Can Balón overcome institutional inertia? Without criticizing Sells, Superintendent Jeanne Collins says 38-year-old Balón’s higher ed experience gives him a fresh perspective on Burlington: “He has a way of listening to the district conversation and filtering it through the eyes of ‘Are we being true to our own policy?’”

Marrisa Caldwell, who chairs the Burlington School Board’s Policy & Advocacy Committee, says Balón is doing a good job addressing the subtle racism and discrimination she thinks already exist in the Queen City.

“I’m a white person from rural Vermont who has done a lot to try to understand white privilege, institutional racism and bigotry, but I can’t ever understand what it’s like to be a person of color in Vermont,” says Caldwell, a Ward 3 city council candidate who isn’t seeking school board reelection. “I’m thankful for his ability to talk about these really touchy things … in a way that doesn’t make people feel uncomfortable.”

Balón got his first look at Burlington in 1992, on a graduate-school tour. After earning a degree at the University of California at Davis, the Bay Area native thought he might like the University of Vermont. But on his mud-season visit, he found the place’s populace a bit homogeneous. He decided instead on the University of Maryland, where he earned counseling and education degrees.

Balón had spoken out against discrimination on the UC Davis campus. He did the same thing at Maryland, using his activism to effect institutional change. For example, Balón helped create a culturally based leadership course at Maryland that he says is now a national model for other universities.

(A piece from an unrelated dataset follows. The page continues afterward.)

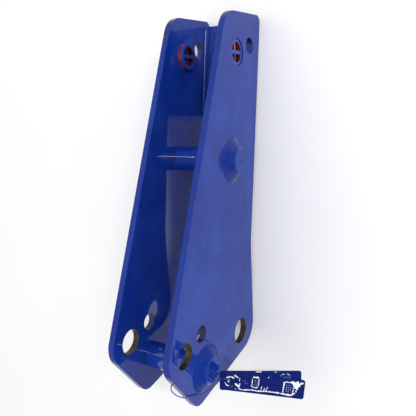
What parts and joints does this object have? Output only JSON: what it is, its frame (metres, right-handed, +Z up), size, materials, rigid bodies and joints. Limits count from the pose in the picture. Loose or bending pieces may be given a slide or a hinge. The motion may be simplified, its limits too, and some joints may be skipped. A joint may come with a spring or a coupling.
{
  "type": "quick coupler",
  "caption": "Welded quick coupler frame: bored side plates tied by round cross bars and a rear web, with masking plugs in the top bores and strip tags wired on.",
  "frame": {"origin": "on the floor under the middle of the frame, which lies on its rear edges", "axes": "+X along the plates from the toe to the top, +Y across them from the right plate to the left, +Z up from the rear edges to the front edges"},
  "size_m": [0.4812, 0.1953, 0.2137],
  "materials": {
    "plate_paint": "gloss blue paint, bare brownish steel inside the large bores",
    "bar_paint": "gloss blue paint on round bar",
    "weld_paint": "gloss blue paint over a smooth, domed weld bead",
    "tag_paint": "wet-look gloss blue paint over stamped sheet",
    "wire_paint": "gloss blue paint on tie wire",
    "plug_plastic": "orange-red moulded plastic with blue paint on its ends"
  },
  "bodies": {
    "frame": {"left_side_plate": "plate_paint", "right_side_plate": "plate_paint", "rear_web": "plate_paint", "mid_cross_bar": "bar_paint", "lower_cross_bar": "bar_paint", "mid_bar_weld_left": "weld_paint", "mid_bar_weld_right": "weld_paint", "lower_bar_weld_left": "weld_paint", "lower_bar_weld_right": "weld_paint", "web_weld_left": "weld_paint", "web_weld_right": "weld_paint", "front_tag": "tag_paint", "back_tag": "tag_paint", "tag_wire": "wire_paint", "tag_wire_loop": "wire_paint"},
    "left_plug": {"left_bore_plug": "plug_plastic"},
    "right_plug": {"right_bore_plug": "plug_plastic"}
  },
  "joints": [
    {"name": "left_plug_pull", "type": "slide", "parent": "frame", "child": "left_plug", "axis": [0, -1, 0], "range_m": [0, 0.016]},
    {"name": "right_plug_pull", "type": "slide", "parent": "frame", "child": "right_plug", "axis": [0, 1, 0], "range_m": [0, 0.016]}
  ]
}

Balón gave up a “dream job,” teaching at Maryland’s Asian American Studies Program and directing the university’s Office of Multicultural Involvement & Community Advocacy. His wife, a South Hero native, wanted to return to Vermont.

His new windowless office, in a brick building on Colchester Avenue, is decorated with a basket of decorative bamboo shoots, a poster of a Philippines landscape and a Barack Obama calendar. Works by progressive historian Howard Zinn and ethnic studies professor Ronald Takaki can be found on his bookshelves. On his desk is a book by developmental psychologist Beverly Tatum titled Why Are All the Black Kids Sitting in the Cafeteria? Balón wears polished brown loafers, a tie and a red fleece vest. His short hair has been gently spiked, as if to accentuate his exuberant personality.

Cracking a can of soda, Balón says he does 80 percent of his work out of the office via sessions with parents, teachers and school district staffers. He’d like to do more multimedia outreach and acquire a support staff that could promote diversity from “satellite offices.” For now, though, he says, “I have to work really hard to let people know I’m here.”

“The diversity patterns here are going to continue,” Balón says of the whitest state in the union. “We need diversity because that will make us a stronger city and state in the future.”